BEGIN EXTRACTED INFORMATION

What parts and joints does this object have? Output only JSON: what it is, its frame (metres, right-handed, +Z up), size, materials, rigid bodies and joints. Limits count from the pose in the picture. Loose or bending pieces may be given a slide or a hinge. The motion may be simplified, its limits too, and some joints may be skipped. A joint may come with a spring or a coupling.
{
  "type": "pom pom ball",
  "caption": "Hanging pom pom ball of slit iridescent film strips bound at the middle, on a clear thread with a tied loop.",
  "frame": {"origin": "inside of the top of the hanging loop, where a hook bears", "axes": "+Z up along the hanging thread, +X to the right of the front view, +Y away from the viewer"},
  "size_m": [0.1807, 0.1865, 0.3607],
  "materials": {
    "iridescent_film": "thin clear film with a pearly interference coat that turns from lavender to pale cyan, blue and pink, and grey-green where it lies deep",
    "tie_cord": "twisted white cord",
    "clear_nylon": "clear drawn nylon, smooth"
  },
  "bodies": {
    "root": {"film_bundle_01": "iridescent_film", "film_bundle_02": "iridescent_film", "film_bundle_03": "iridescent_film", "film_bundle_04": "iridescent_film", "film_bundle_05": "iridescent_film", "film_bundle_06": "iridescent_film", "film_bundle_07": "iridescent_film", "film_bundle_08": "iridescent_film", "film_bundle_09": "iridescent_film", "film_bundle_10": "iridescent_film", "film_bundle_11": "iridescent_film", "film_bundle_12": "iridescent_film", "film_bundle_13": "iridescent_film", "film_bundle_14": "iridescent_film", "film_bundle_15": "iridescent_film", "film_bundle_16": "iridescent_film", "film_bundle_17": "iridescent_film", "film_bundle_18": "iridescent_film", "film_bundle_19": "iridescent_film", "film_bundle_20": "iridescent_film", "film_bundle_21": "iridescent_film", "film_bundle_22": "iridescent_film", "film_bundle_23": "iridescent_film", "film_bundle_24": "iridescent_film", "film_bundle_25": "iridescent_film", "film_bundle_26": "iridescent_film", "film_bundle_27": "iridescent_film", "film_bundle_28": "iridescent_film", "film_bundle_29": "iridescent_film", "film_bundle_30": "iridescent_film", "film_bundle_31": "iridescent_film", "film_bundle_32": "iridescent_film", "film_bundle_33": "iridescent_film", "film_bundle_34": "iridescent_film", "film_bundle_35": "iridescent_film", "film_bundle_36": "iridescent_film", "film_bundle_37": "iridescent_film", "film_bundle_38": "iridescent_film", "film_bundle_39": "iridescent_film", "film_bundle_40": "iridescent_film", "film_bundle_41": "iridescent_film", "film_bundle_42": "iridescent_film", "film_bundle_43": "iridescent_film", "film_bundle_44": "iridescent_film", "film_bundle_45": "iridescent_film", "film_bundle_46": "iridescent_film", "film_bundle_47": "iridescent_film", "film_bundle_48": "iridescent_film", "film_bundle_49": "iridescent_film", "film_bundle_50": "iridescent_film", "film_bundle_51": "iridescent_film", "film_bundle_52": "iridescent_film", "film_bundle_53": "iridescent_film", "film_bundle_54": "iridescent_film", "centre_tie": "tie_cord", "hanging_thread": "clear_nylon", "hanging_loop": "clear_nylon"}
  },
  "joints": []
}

END EXTRACTED INFORMATION
BEGIN EXTRACTED INFORMATION

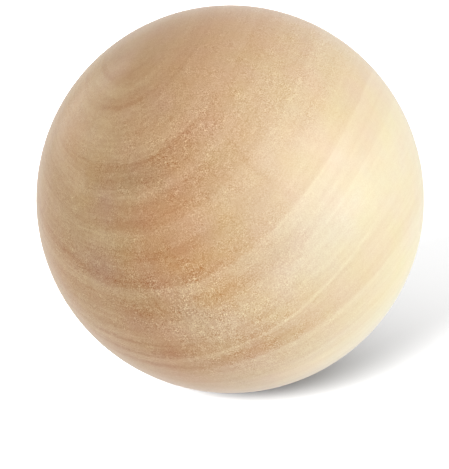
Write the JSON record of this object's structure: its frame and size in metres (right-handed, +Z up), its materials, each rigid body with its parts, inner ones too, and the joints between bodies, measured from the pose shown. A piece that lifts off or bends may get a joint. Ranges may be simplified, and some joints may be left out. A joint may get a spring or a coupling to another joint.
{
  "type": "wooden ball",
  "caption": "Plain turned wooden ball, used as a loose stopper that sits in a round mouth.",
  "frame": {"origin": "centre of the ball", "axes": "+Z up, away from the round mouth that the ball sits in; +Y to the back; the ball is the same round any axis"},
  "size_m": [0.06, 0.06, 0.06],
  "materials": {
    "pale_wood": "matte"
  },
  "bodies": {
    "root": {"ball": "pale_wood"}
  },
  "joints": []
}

END EXTRACTED INFORMATION

◆ TASK DESCRIPTION
List all lines where "right" occurs.

◆ RESULT
What parts and joints does this object have? Output only JSON: what it is, its frame (metres, right-handed, +Z up), size, materials, rigid bodies and joints. Limits count from the pose in the picture. Loose or bending pieces may be given a slide or a hinge. The motion may be simplified, its limits too, and some joints may be skipped. A joint may come with a spring or a coupling.
  "frame": {"origin": "inside of the top of the hanging loop, where a hook bears", "axes": "+Z up along the hanging thread, +X to the right of the front view, +Y away from the viewer"},
Write the JSON record of this object's structure: its frame and size in metres (right-handed, +Z up), its materials, each rigid body with its parts, inner ones too, and the joints between bodies, measured from the pose shown. A piece that lifts off or bends may get a joint. Ranges may be simplified, and some joints may be left out. A joint may get a spring or a coupling to another joint.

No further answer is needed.